In other words, DCU did not just do the right things for the 1980s, but also prepared the ground in the 1980s for what needed to be done in the 1990s and in the current decade. We exercised "foresight" - identifying ahead of time what the future trends were likely to be, and then taking the early decisions to ensure that we would be able to drive through the innovation needed to exploit those trends in the national interest. Now in 2005, we need to do the same again for the next 25 years. This is not just a task for DCU - or even for the whole higher education sector - but for Ireland.
As a nation, we know what issues we need to take into account. We know that, in the absence of unforeseeable disasters, we are never again going to be a low-cost economy. We know that our capacity to increase national productivity by growing the labour force has demographic limitations. We know that our infrastructure lags behind our economic development and our national prosperity. We know we are too reliant on construction to fuel growth. We know that gaining competitive advantage through low taxation remains vital but is under threat from other countries, who either want to put pressure on us to raise taxes or who are increasingly following our example and even undercutting us. However, this cocktail of self-awareness doesn't add up to a new national strategy - it is more like a source of rising national angst.
Those who have attempted to paint a picture of future success have often tended to work it around an image of an Ireland that is home to high-value technological innovation and scientific discovery. During the first couple of years of this decade the talk was all about "moving up the value chain". This prompted some major national initiatives, including the establishment of Science Foundation Ireland (SFI) and a re-think by the Industrial Development Agency (IDA) about where to focus its resources. But for all the near-consensus of this approach, there is remarkably little clarity, at least in public discourse, as to what the "value chain" that we are supposed to be climbing up really consists of, and I suspect that comparatively few people who urge us to practise innovation actually have the remotest idea what that means.
Although analysis is central to successful strategic planning, there is more to strategy than a good analysis. In fact, we may be at risk of piling on so much analysis that the sheer volume of information and evaluation may be stopping us from acting coherently. Strategy is about creating focus and adopting priorities - knowing what to develop and support, and what to let go, and why.
As a country, we know quite well what some of the priorities are for us right now. In summary they are: (a) to identify and then focus on areas in which Ireland can lead the world in innovation and development - and to be effective, we cannot choose many of these, as we are too small a country to be good at everything; (b) to ensure that we have an integrated and inclusive society, in which there are no ghettos or excluded communities; (c) to secure a world class infrastructure; (d) to have a population which knows about, is sympathetic to, and uses science and technology; (e) to encourage and value initiative and enterprise; (f) to move away from a society in which the professions are seen as more rewarding than entrepreneurship or than working for creative or productive organisations (we need fewer lawyers and more entrepreneurs) and (g) to become less risk-averse, and more forgiving of occasional failure.
These are all objectives to which DCU is committed, and in relation to which it intends to show leadership and initiative.

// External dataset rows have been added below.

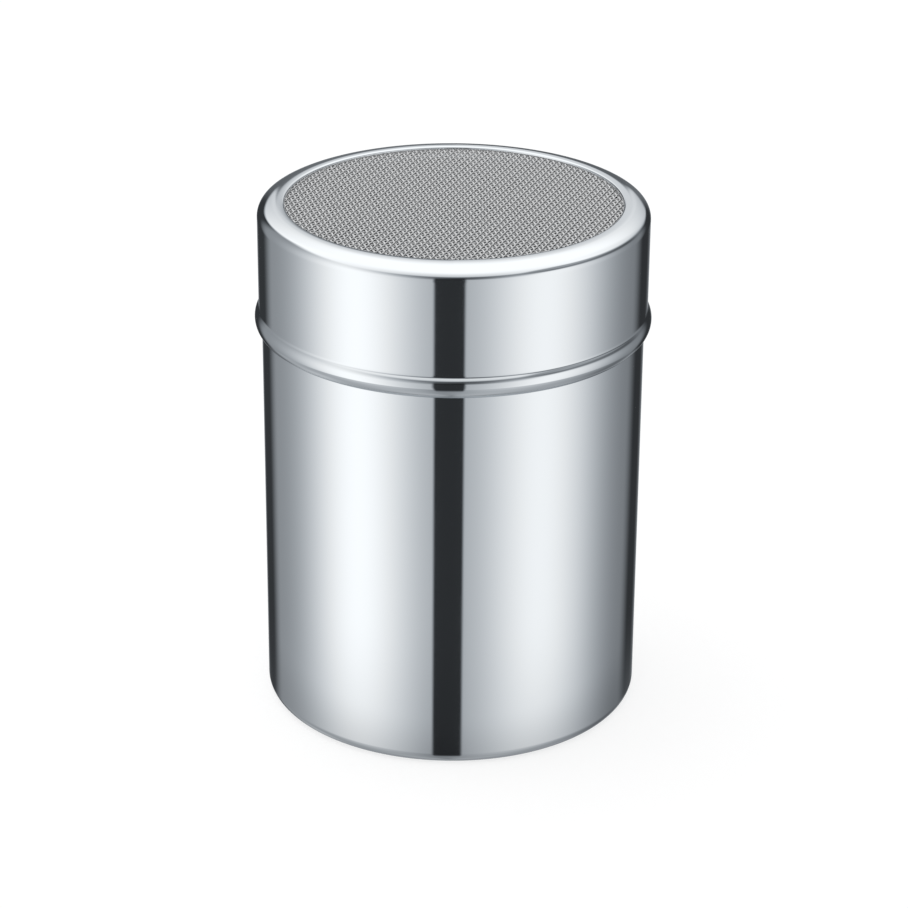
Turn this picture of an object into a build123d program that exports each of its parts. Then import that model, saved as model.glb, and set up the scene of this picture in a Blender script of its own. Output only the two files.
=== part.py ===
from build123d import *
import os
from math import acos, cos, degrees, floor, radians, sin

# Powder shaker for spices, sugar or cocoa: a drawn stainless steel canister and a push-on lid.
# The lid's top is a disc of woven wire cloth, clamped between the lid's flange and a ring
# that is pressed into the lid from below. The ring's edge also stops the lid on the canister's rim.
# Millimetres, +Z up. The origin is on the axis, in the plane that the canister stands on.

# Canister
canister_diameter = 70.0  # outside
canister_height = 91.0  # foot to rim
base_corner_radius = 2.0  # outside, wall to foot
foot_width = 3.0  # flat ring that touches the table
base_recess = 0.8  # the panel inside the foot is raised by this much
foot_bend_radius = 1.5  # outside of the bend that leaves the foot
panel_bend_radius = 1.0  # outside of the bend that joins the panel
rim_chamfer = 0.15  # deburred outer edge of the rim

# Lid
lid_depth = 24.0  # top to the end of the skirt
lid_headroom = 5.8  # lid top above the canister's rim
lid_clearance = 0.07  # radial slip fit of the skirt on the canister
clamp_width = 1.15  # flat part of the flange, from the opening to the corner
lip_round = 0.45  # upper edge of the opening, almost the whole sheet
crown_radius = 5.5  # outside, from the flat flange into the corner
skirt_bend_radius = 2.2  # outside, from the corner into the skirt
skirt_bend_angle = 60.0  # degrees of the corner that the tighter bend takes
bead_radius = 2.6  # outside of the stiffening bead at the skirt's end
bead_rise = 0.74  # bead's crest beyond the skirt
bead_fillet_radius = 0.9  # hollow between the skirt and the bead

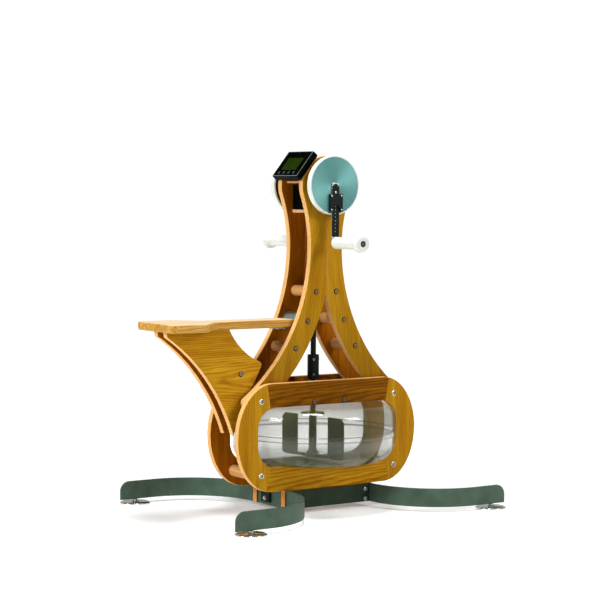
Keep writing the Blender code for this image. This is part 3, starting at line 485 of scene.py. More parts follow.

We have already decided to undergo an assessment programme in which we will honestly and openly review the quality of our research, and in which we will also take advice in identifying new trends and future technologies to which we can make a central contribution. We shall use this information to channel our resources and prioritise our actions.
It is worth noting in passing that the regulatory and resourcing environment in which universities operate is no longer appropriate for these national ambitions - and there are welcome signs that this is recognised by Government. The current system is in many ways more appropriate for universities in a centrally-planned economy than for one driven by market innovation. Universities have, over recent years, seriously tackled issues of quality and accountability. It will be necessary to reconsider, over the short to medium term, whether our objectives can be met within the framework of wholly inadequate public funding we have had to date, and what steps need to be taken to modernise not just the universities, but the public agencies and policies which support or restrain them. DCU will be vocal in this debate.
One of the things I discovered on joining DCU as its second president - in succession to the founding president, Dr Danny O'Hare - was that we still employ an extraordinary number of those innovative staff who were in NIHE in the early 1980s. I am in awe of what they, and those who subsequently joined, have achieved. We have many exciting challenges ahead, as has Ireland, but for now, I am proud to wish us all in the university, and all our students, alumni and staff, a very happy birthday!